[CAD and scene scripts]
◆ ◆ ◆ ◆ ◆

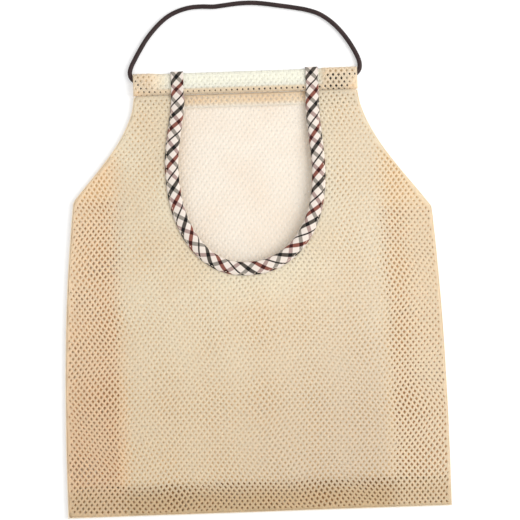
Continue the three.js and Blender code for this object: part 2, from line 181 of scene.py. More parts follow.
# Table and light: a white table, an even white sky and one broad soft lamp on the right.
# The table glows a little to the camera, so that it shows white, and keeps the bag's shadow.
SKY = 0.75
LAMP_PLACE = Vector((1.2, 0.2, 1.1))
LAMP_WIDTH = 1.1
LAMP_POWER = 18.5
TABLE_HALF = 3
TABLE_DROP = 0.0002
TABLE_GLOW, GLOW_STRENGTH = 0.2, 1.5

table_mesh = bmesh.new()
bmesh.ops.create_grid(table_mesh, x_segments=1, y_segments=1, size=TABLE_HALF)
bmesh.ops.translate(table_mesh, verts=table_mesh.verts, vec=(0, 0, -TABLE_DROP))
table_finish = finish_named("table_white", Base_Color=(0.97, 0.97, 0.97, 1), Roughness=0.9)
glow = table_finish.node("Emission", inputs={"Strength": GLOW_STRENGTH})
lit = Signal(table_finish, table_finish.shader.outputs[0])
mixed = table_finish.node("MixShader", inputs={
    0: seen(table_finish) * TABLE_GLOW, 1: lit, 2: glow})
table_finish.put(table_finish.tree.nodes["Material Output"].inputs["Surface"], mixed)
piece("table", table_mesh, table_finish)

world = bpy.data.worlds.new("studio")
bpy.context.scene.world = world
world.use_nodes = True
sky = Finish(world.node_tree, "Background")
sky.feed(Color=(1, 1, 1, 1), Strength=seen(sky) * (1 - SKY) + SKY)

lamp = bpy.data.objects.new("lamp", bpy.data.lights.new("lamp", "AREA"))
lamp.data.size = LAMP_WIDTH
lamp.data.energy = LAMP_POWER
lamp.location = LAMP_PLACE
lamp.rotation_euler = (-LAMP_PLACE).to_track_quat("-Z", "Y").to_euler()
bpy.context.scene.collection.objects.link(lamp)


# Hanging cord: sixteen plaits of dark brown polyester braided round, 4.4 mm thick.
# It leaves the left mouth of the casing, lies in an arch above the hem and goes back in on the
# right. Inside it runs along the casing's lower edge, and one knot at the right closes the loop.
CORD_WIDTH = 0.0044
CORD_SIDES = 32
CORD_STEP = 0.0004
PLAITS_EACH_WAY = 8
PLAIT_LAY = 0.0135
PLAIT_RELIEF = 0.09
PLAIT_ROUND = 3.2
CURVE_STEPS = 16
TOUCHING = 1e-7
CORD_ROUTE = [Vector(point) for point in (
    (-0.1044, 0.2019, 0.0033),
    (-0.1063, 0.2034, 0.0033),
    (-0.1083, 0.2062, 0.0032),
    (-0.1090, 0.2102, 0.0029),
    (-0.1076, 0.2156, 0.0025),
    (-0.1040, 0.2226, 0.00225),
    (-0.0984, 0.2322, 0.00225),
    (-0.0924, 0.2414, 0.00225),
    (-0.0854, 0.2499, 0.00225),
    (-0.0776, 0.2576, 0.00225),
    (-0.0696, 0.2634, 0.00225),
    (-0.0600, 0.2677, 0.00225),
    (-0.0498, 0.2702, 0.00225),
    (-0.0384, 0.2708, 0.00225),
    (-0.0272, 0.2703, 0.00225),
    (-0.0160, 0.2714, 0.00225),
    (-0.0034, 0.2726, 0.00225),
    (0.0094, 0.2727, 0.00225),
    (0.0220, 0.2713, 0.00225),
    (0.0354, 0.2691, 0.00225),
    (0.0482, 0.2669, 0.00225),
    (0.0600, 0.2644, 0.00225),
    (0.0716, 0.2603, 0.00225),
    (0.0824, 0.2530, 0.00225),
    (0.0918, 0.2434, 0.00225),
    (0.0996, 0.2326, 0.00225),
    (0.1052, 0.2226, 0.00225),
    (0.1082, 0.2154, 0.0025),
    (0.1090, 0.2102, 0.0029),
    (0.1083, 0.2062, 0.0032),
    (0.1063, 0.2034, 0.0033),
    (0.1044, 0.2019, 0.0033),
)]


def smooth_line(points, spacing):
    """Even steps along the smooth curve through the points; the first and last only steer it."""
    dense = []
    for before, start, end, after in zip(points, points[1:], points[2:], points[3:]):
        first, middle, last = (
            math.sqrt((two - one).length)
            for one, two in ((before, start), (start, end), (end, after)))
        along = (end - start) / middle
        leave = (start - before) / first - (end - before) / (first + middle) + along
        arrive = along - (after - start) / (middle + last) + (after - end) / last
        handles = start + leave * middle / 3, end - arrive * middle / 3
        dense += interpolate_bezier(start, *handles, end, CURVE_STEPS)[:-1]
    return even(dense + [points[-2]], spacing)


def reaches(line):
    """The length along a line to each of its points."""
    made = [0.0]
    for one, two in zip(line, line[1:]):
        made.append(made[-1] + (two - one).length)
    return made


def line_length(line):
    return reaches(line)[-1]


def even(line, spacing):
    """The same line with its points about a spacing apart."""
    reach = reaches(line)
    steps = max(1, round(reach[-1] / spacing))
    made, i = [], 0
    for step in range(steps + 1):
        goal = reach[-1] * step / steps
        while i < len(line) - 2 and reach[i + 1] < goal:
            i += 1
        made.append(line[i].lerp(line[i + 1], (goal - reach[i]) / (reach[i + 1] - reach[i])))
    return made


def tube(line, sides, radii):
    """A closed tube round a line. radii gives its half width, half height and how sunk a place
    is, from 0 to 1, for a length along it and a share of the way round."""
    mesh = bmesh.new()
    sunk = mesh.verts.layers.float.new("sunk")
    rings = len(line) - 1
    bmesh.ops.create_grid(mesh, x_segments=rings, y_segments=sides, size=1)
    reach = reaches(line)
    frames = []
    for i in range(rings + 1):
        along = (line[min(i + 1, rings)] - line[max(i - 1, 0)]).normalized()
        side = along.cross(Vector((0, 0, 1))).normalized()
        frames.append((line[i], side, side.cross(along)))
    for vert in mesh.verts:
        ring = round((vert.co.x + 1) / 2 * rings)
        around = (vert.co.y + 1) / 2
        middle, side, up = frames[ring]
        half_width, half_height, vert[sunk] = radii(reach[ring], around)
        turn = 2 * math.pi * around
        vert.co = middle + side * half_width * math.cos(turn) + up * half_height * math.sin(turn)
    bmesh.ops.remove_doubles(mesh, verts=mesh.verts, dist=TOUCHING)
    rim = [edge for edge in mesh.edges if edge.is_boundary]
    bmesh.ops.holes_fill(mesh, edges=rim, sides=0)
    bmesh.ops.recalc_face_normals(mesh, faces=mesh.faces)
    return mesh


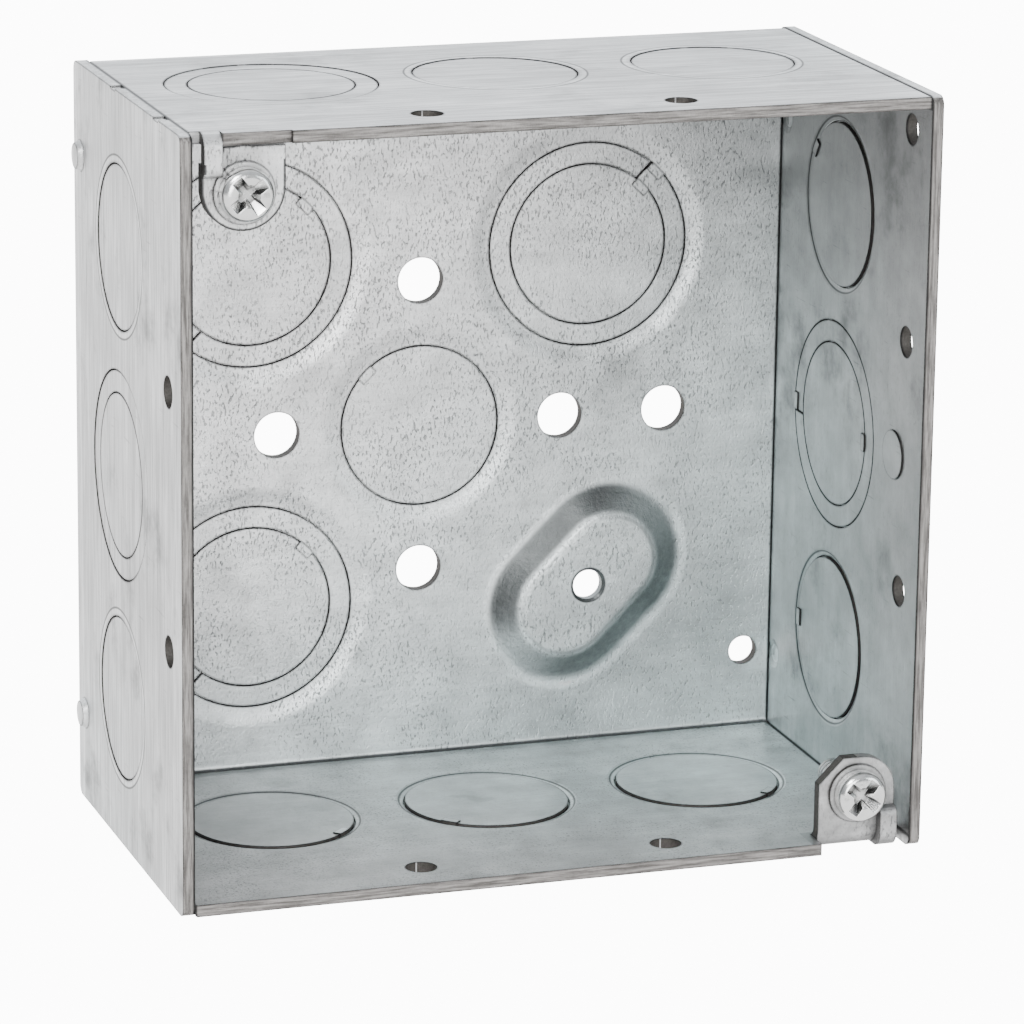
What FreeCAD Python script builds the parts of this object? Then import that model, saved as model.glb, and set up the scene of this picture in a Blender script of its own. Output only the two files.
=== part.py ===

◆ ◆ ◆ ◆ ◆

Exercise details:
All the entries above need to be reproduced exactly.

Reply:
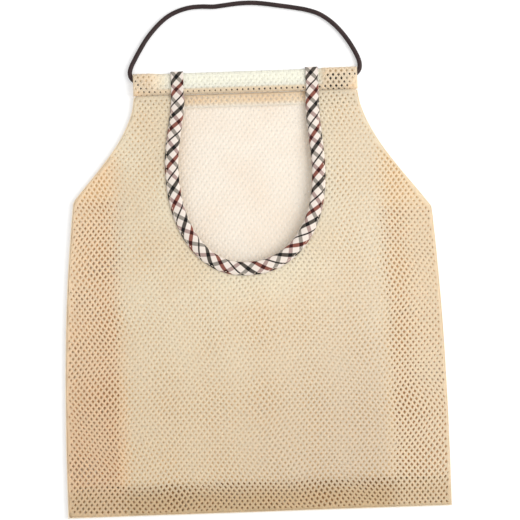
Continue the three.js and Blender code for this object: part 2, from line 181 of scene.py. More parts follow.
# Table and light: a white table, an even white sky and one broad soft lamp on the right.
# The table glows a little to the camera, so that it shows white, and keeps the bag's shadow.
SKY = 0.75
LAMP_PLACE = Vector((1.2, 0.2, 1.1))
LAMP_WIDTH = 1.1
LAMP_POWER = 18.5
TABLE_HALF = 3
TABLE_DROP = 0.0002
TABLE_GLOW, GLOW_STRENGTH = 0.2, 1.5

table_mesh = bmesh.new()
bmesh.ops.create_grid(table_mesh, x_segments=1, y_segments=1, size=TABLE_HALF)
bmesh.ops.translate(table_mesh, verts=table_mesh.verts, vec=(0, 0, -TABLE_DROP))
table_finish = finish_named("table_white", Base_Color=(0.97, 0.97, 0.97, 1), Roughness=0.9)
glow = table_finish.node("Emission", inputs={"Strength": GLOW_STRENGTH})
lit = Signal(table_finish, table_finish.shader.outputs[0])
mixed = table_finish.node("MixShader", inputs={
    0: seen(table_finish) * TABLE_GLOW, 1: lit, 2: glow})
table_finish.put(table_finish.tree.nodes["Material Output"].inputs["Surface"], mixed)
piece("table", table_mesh, table_finish)

world = bpy.data.worlds.new("studio")
bpy.context.scene.world = world
world.use_nodes = True
sky = Finish(world.node_tree, "Background")
sky.feed(Color=(1, 1, 1, 1), Strength=seen(sky) * (1 - SKY) + SKY)

lamp = bpy.data.objects.new("lamp", bpy.data.lights.new("lamp", "AREA"))
lamp.data.size = LAMP_WIDTH
lamp.data.energy = LAMP_POWER
lamp.location = LAMP_PLACE
lamp.rotation_euler = (-LAMP_PLACE).to_track_quat("-Z", "Y").to_euler()
bpy.context.scene.collection.objects.link(lamp)


# Hanging cord: sixteen plaits of dark brown polyester braided round, 4.4 mm thick.
# It leaves the left mouth of the casing, lies in an arch above the hem and goes back in on the
# right. Inside it runs along the casing's lower edge, and one knot at the right closes the loop.
CORD_WIDTH = 0.0044
CORD_SIDES = 32
CORD_STEP = 0.0004
PLAITS_EACH_WAY = 8
PLAIT_LAY = 0.0135
PLAIT_RELIEF = 0.09
PLAIT_ROUND = 3.2
CURVE_STEPS = 16
TOUCHING = 1e-7
CORD_ROUTE = [Vector(point) for point in (
    (-0.1044, 0.2019, 0.0033),
    (-0.1063, 0.2034, 0.0033),
    (-0.1083, 0.2062, 0.0032),
    (-0.1090, 0.2102, 0.0029),
    (-0.1076, 0.2156, 0.0025),
    (-0.1040, 0.2226, 0.00225),
    (-0.0984, 0.2322, 0.00225),
    (-0.0924, 0.2414, 0.00225),
    (-0.0854, 0.2499, 0.00225),
    (-0.0776, 0.2576, 0.00225),
    (-0.0696, 0.2634, 0.00225),
    (-0.0600, 0.2677, 0.00225),
    (-0.0498, 0.2702, 0.00225),
    (-0.0384, 0.2708, 0.00225),
    (-0.0272, 0.2703, 0.00225),
    (-0.0160, 0.2714, 0.00225),
    (-0.0034, 0.2726, 0.00225),
    (0.0094, 0.2727, 0.00225),
    (0.0220, 0.2713, 0.00225),
    (0.0354, 0.2691, 0.00225),
    (0.0482, 0.2669, 0.00225),
    (0.0600, 0.2644, 0.00225),
    (0.0716, 0.2603, 0.00225),
    (0.0824, 0.2530, 0.00225),
    (0.0918, 0.2434, 0.00225),
    (0.0996, 0.2326, 0.00225),
    (0.1052, 0.2226, 0.00225),
    (0.1082, 0.2154, 0.0025),
    (0.1090, 0.2102, 0.0029),
    (0.1083, 0.2062, 0.0032),
    (0.1063, 0.2034, 0.0033),
    (0.1044, 0.2019, 0.0033),
)]


def smooth_line(points, spacing):
    """Even steps along the smooth curve through the points; the first and last only steer it."""
    dense = []
    for before, start, end, after in zip(points, points[1:], points[2:], points[3:]):
        first, middle, last = (
            math.sqrt((two - one).length)
            for one, two in ((before, start), (start, end), (end, after)))
        along = (end - start) / middle
        leave = (start - before) / first - (end - before) / (first + middle) + along
        arrive = along - (after - start) / (middle + last) + (after - end) / last
        handles = start + leave * middle / 3, end - arrive * middle / 3
        dense += interpolate_bezier(start, *handles, end, CURVE_STEPS)[:-1]
    return even(dense + [points[-2]], spacing)


def reaches(line):
    """The length along a line to each of its points."""
    made = [0.0]
    for one, two in zip(line, line[1:]):
        made.append(made[-1] + (two - one).length)
    return made


def line_length(line):
    return reaches(line)[-1]


def even(line, spacing):
    """The same line with its points about a spacing apart."""
    reach = reaches(line)
    steps = max(1, round(reach[-1] / spacing))
    made, i = [], 0
    for step in range(steps + 1):
        goal = reach[-1] * step / steps
        while i < len(line) - 2 and reach[i + 1] < goal:
            i += 1
        made.append(line[i].lerp(line[i + 1], (goal - reach[i]) / (reach[i + 1] - reach[i])))
    return made


def tube(line, sides, radii):
    """A closed tube round a line. radii gives its half width, half height and how sunk a place
    is, from 0 to 1, for a length along it and a share of the way round."""
    mesh = bmesh.new()
    sunk = mesh.verts.layers.float.new("sunk")
    rings = len(line) - 1
    bmesh.ops.create_grid(mesh, x_segments=rings, y_segments=sides, size=1)
    reach = reaches(line)
    frames = []
    for i in range(rings + 1):
        along = (line[min(i + 1, rings)] - line[max(i - 1, 0)]).normalized()
        side = along.cross(Vector((0, 0, 1))).normalized()
        frames.append((line[i], side, side.cross(along)))
    for vert in mesh.verts:
        ring = round((vert.co.x + 1) / 2 * rings)
        around = (vert.co.y + 1) / 2
        middle, side, up = frames[ring]
        half_width, half_height, vert[sunk] = radii(reach[ring], around)
        turn = 2 * math.pi * around
        vert.co = middle + side * half_width * math.cos(turn) + up * half_height * math.sin(turn)
    bmesh.ops.remove_doubles(mesh, verts=mesh.verts, dist=TOUCHING)
    rim = [edge for edge in mesh.edges if edge.is_boundary]
    bmesh.ops.holes_fill(mesh, edges=rim, sides=0)
    bmesh.ops.recalc_face_normals(mesh, faces=mesh.faces)
    return mesh


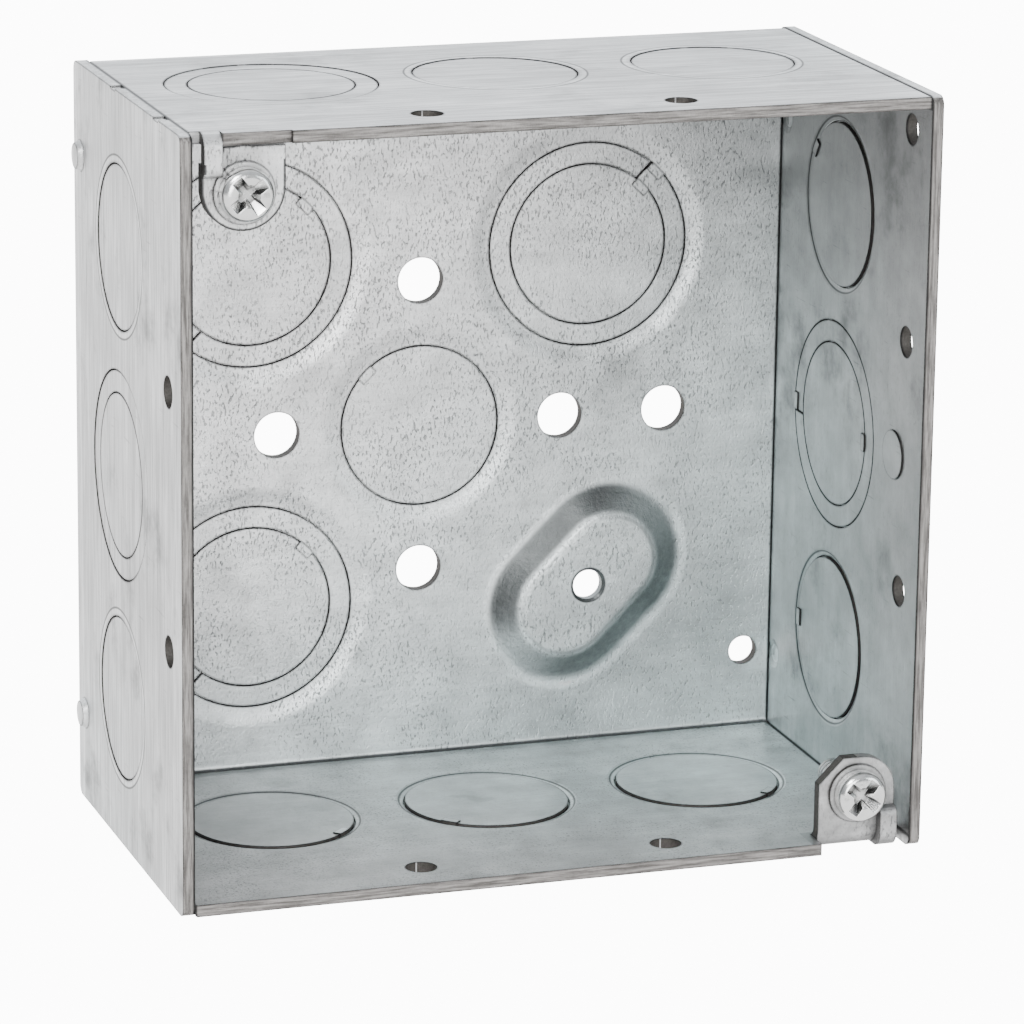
What FreeCAD Python script builds the parts of this object? Then import that model, saved as model.glb, and set up the scene of this picture in a Blender script of its own. Output only the two files.
=== part.py ===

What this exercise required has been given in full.